DATA SEGMENT:

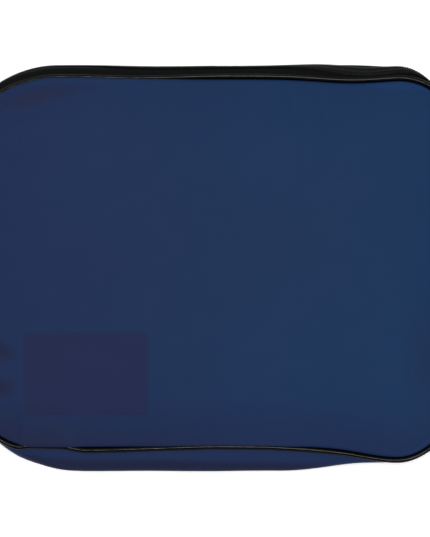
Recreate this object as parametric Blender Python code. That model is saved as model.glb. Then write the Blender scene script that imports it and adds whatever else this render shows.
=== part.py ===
"""A cash deposit bag: a soft pouch of coated nylon with a zip round three sides, closed, lying on its back.

Metres. +Z points up out of the front panel, +Y points to the zipped top edge, and the origin is in the middle
of the flat face that the bag rests on. The front and back halves mirror each other about the zip: a panel, a
corded piping, a zip tape and a binding meet at each half's seam. The halves fold apart at the bottom gusset.
"""

import math

import bmesh
import bpy
from mathutils import Matrix, Vector

# The seam that runs round each panel, where the piping sits
SEAM_HALF_WIDTH = 0.166
SEAM_TOP = 0.127
SEAM_BOTTOM = -0.121
CORNER_RADIUS = 0.050
BACK_SEAM = 0.004
FRONT_SEAM = 0.022
MID_HEIGHT = (BACK_SEAM + FRONT_SEAM) / 2

# How far the bag's edge stands out past the seam, and how it is drawn in where the zip meets the gusset
ZIP_BULGE = 0.0068
GUSSET_BULGE = 0.0148
NIP = 0.0078
NIP_PLACE = math.radians(30)
NIP_SPREAD = math.radians(18.5)

# Sheet thicknesses, and the clearance between pieces that lie on each other
PANEL_THICK = 0.0009
TAPE_THICK = 0.0007
VINYL_THICK = 0.0004
CLEARANCE = 0.0003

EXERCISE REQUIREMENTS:
Count each line of the data where the word "that" appears, then reply with the total only.

ANSWER TO THIS TASK:
4